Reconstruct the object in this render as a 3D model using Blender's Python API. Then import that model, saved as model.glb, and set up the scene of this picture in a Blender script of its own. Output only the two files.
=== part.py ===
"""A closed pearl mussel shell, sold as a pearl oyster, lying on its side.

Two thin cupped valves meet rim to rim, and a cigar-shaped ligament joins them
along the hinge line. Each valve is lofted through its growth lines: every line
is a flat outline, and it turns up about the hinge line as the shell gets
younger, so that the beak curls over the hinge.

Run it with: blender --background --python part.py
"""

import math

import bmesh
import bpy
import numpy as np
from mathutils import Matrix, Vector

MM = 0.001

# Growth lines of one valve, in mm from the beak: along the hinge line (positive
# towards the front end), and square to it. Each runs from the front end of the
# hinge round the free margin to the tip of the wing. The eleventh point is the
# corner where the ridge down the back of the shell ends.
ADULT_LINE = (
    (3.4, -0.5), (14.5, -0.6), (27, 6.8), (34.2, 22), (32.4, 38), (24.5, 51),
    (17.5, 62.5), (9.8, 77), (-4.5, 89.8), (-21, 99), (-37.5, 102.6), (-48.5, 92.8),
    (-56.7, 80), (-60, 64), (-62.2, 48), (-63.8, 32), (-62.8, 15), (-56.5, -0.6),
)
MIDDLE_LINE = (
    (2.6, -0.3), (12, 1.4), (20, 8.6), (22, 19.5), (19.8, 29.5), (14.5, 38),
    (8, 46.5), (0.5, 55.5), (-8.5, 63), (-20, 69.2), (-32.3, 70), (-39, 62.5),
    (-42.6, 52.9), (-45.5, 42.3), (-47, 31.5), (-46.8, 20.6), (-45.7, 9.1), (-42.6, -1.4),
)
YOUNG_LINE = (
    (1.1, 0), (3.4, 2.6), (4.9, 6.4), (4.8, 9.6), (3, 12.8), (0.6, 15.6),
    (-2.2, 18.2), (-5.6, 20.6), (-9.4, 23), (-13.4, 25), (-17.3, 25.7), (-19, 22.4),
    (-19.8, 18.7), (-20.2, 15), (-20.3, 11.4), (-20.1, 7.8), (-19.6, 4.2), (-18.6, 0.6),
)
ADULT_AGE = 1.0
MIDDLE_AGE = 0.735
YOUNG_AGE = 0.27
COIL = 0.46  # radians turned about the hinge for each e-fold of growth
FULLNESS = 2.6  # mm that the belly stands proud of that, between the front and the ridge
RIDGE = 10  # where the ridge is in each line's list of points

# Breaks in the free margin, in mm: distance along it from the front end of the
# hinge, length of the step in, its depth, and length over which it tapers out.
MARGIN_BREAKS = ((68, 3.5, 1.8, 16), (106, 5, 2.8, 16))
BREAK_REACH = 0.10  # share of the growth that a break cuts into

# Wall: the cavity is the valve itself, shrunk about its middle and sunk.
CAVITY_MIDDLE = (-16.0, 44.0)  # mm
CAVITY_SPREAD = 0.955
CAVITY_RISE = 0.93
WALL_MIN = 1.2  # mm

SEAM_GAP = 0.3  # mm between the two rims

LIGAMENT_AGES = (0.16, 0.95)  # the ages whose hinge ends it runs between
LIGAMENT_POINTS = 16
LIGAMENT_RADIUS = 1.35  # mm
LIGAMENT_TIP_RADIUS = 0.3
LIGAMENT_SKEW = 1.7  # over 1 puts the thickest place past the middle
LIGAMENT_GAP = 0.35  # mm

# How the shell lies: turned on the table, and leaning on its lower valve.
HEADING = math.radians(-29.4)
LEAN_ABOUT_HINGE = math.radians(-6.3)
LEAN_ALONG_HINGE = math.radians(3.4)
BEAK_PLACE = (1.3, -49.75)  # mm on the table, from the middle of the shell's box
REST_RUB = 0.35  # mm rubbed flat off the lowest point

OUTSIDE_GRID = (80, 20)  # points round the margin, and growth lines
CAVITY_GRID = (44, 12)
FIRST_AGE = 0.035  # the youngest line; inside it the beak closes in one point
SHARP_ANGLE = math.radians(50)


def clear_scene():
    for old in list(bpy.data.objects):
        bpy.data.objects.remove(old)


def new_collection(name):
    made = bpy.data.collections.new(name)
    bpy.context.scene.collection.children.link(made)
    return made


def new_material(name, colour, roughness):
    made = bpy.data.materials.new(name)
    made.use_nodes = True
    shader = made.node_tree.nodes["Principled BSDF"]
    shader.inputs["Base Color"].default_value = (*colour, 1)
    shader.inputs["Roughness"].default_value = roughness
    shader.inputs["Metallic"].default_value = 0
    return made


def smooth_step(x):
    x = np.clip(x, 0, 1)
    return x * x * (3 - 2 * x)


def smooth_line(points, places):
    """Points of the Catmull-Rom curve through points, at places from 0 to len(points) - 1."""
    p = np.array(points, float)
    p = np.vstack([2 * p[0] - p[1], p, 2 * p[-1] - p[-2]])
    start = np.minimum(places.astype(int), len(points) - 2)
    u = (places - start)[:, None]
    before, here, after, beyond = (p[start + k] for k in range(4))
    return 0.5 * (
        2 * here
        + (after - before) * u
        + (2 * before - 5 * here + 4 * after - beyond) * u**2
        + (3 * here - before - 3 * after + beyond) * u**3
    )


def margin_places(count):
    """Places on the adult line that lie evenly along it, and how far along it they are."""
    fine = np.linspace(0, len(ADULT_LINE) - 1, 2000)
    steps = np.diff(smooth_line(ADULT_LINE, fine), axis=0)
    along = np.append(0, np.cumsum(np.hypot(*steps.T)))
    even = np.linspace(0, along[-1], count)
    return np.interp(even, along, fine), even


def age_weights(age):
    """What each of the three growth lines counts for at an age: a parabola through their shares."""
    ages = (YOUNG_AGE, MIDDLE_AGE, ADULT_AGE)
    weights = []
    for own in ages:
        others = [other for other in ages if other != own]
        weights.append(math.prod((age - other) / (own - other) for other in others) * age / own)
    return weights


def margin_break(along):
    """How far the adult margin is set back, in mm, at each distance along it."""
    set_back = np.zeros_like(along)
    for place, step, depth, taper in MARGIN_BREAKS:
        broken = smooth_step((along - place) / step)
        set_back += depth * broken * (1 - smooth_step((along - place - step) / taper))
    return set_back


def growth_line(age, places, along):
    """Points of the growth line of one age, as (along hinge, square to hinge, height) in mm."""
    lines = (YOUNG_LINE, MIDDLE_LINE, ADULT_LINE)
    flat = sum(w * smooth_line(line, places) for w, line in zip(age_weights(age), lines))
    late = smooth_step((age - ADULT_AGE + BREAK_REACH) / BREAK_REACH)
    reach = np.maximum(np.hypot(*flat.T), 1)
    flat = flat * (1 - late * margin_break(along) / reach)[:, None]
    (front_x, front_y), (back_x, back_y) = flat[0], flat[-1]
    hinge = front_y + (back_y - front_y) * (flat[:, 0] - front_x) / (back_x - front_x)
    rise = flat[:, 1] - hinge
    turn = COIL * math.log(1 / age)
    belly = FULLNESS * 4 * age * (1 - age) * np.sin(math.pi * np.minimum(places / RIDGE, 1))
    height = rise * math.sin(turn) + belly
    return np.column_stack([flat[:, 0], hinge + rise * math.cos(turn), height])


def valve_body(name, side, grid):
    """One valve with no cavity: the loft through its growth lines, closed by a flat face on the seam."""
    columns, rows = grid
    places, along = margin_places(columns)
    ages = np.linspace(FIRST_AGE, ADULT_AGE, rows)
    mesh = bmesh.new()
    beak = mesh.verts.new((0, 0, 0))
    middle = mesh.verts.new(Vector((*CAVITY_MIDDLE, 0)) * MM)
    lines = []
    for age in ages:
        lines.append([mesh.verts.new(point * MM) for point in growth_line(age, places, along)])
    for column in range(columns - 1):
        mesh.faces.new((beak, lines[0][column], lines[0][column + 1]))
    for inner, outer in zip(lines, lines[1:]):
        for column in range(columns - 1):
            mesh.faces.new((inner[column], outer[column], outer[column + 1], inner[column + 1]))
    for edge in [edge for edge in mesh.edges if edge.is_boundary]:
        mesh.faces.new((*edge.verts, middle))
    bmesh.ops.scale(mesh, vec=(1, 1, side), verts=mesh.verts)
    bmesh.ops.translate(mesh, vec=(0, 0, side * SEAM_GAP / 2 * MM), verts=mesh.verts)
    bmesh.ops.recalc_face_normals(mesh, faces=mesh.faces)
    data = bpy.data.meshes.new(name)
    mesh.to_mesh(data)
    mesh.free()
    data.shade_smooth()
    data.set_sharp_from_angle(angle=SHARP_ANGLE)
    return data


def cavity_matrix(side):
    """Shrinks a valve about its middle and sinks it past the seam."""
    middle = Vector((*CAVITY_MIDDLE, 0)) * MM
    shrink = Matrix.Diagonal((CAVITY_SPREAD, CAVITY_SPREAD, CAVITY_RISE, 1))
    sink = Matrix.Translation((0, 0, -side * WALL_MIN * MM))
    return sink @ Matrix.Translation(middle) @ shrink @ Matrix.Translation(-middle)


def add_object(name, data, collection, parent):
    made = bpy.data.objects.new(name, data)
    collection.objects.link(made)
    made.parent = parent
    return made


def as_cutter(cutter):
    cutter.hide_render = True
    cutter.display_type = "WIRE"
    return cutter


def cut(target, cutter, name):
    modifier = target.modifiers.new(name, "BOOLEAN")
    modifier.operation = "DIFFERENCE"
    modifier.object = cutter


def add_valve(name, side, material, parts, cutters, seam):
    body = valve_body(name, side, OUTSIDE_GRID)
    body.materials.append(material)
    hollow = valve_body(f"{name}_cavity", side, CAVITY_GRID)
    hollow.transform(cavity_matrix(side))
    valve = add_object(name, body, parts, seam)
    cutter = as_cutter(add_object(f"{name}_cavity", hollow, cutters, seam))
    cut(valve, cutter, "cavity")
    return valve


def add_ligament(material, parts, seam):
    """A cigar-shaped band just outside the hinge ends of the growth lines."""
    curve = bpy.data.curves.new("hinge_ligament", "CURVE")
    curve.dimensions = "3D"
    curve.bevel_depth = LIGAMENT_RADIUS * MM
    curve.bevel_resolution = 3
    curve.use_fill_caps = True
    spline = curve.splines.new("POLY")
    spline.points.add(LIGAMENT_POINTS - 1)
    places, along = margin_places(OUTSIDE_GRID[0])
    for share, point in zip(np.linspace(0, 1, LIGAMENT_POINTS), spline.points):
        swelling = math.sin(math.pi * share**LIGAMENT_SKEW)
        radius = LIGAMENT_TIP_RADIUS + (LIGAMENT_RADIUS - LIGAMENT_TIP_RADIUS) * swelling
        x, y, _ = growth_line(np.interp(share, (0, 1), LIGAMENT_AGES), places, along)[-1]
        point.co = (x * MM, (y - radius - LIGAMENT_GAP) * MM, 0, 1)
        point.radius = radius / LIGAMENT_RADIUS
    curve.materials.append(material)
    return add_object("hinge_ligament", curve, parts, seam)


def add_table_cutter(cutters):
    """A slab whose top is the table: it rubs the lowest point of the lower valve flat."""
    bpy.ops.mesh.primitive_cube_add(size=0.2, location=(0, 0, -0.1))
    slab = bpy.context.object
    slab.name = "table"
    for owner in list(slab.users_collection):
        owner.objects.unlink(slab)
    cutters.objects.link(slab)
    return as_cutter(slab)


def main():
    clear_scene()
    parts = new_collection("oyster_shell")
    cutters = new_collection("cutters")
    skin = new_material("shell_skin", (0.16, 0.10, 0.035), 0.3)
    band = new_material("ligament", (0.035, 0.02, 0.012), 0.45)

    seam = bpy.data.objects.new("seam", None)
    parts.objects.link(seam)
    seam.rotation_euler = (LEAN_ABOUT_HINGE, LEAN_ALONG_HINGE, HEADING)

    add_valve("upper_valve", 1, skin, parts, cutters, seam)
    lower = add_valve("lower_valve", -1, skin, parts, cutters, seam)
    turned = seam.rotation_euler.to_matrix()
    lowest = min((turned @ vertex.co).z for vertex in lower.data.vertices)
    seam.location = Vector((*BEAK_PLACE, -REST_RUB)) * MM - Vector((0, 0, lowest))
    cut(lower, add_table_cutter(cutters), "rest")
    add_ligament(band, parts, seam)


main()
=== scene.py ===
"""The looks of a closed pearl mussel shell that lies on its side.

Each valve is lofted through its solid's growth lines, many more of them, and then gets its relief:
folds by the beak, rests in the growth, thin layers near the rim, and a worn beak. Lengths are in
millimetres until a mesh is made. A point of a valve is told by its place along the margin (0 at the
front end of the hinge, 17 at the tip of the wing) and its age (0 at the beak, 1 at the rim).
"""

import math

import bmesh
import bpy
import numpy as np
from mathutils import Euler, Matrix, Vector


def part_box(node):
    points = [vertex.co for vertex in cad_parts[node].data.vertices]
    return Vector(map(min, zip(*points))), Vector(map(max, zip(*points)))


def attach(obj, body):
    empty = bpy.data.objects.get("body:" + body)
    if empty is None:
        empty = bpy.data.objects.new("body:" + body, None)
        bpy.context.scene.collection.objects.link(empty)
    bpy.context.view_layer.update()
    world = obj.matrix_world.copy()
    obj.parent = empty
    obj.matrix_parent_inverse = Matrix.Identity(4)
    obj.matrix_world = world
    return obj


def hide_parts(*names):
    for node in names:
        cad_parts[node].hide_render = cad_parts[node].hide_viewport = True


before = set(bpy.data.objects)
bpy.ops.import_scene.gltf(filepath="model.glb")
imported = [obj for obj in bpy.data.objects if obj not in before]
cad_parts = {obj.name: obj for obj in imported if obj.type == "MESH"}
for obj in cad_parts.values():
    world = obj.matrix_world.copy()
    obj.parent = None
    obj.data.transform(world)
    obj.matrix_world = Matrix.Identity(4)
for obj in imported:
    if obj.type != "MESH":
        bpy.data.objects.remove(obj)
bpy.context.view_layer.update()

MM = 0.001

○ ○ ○

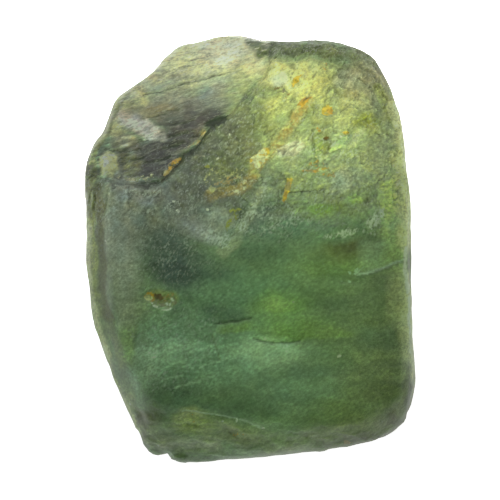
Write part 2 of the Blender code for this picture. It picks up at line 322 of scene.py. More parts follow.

○ ○ ○

# WHAT TO WORK ON
Retype the portion of the data above that starts on the line with "seam.location = Vector((*BEAK_PLACE, -REST_RUB))" and finishes on the line with "lies on its side.", including both of those lines.

# RESULT OF THE TASK
    seam.location = Vector((*BEAK_PLACE, -REST_RUB)) * MM - Vector((0, 0, lowest))
    cut(lower, add_table_cutter(cutters), "rest")
    add_ligament(band, parts, seam)


main()
=== scene.py ===
"""The looks of a closed pearl mussel shell that lies on its side.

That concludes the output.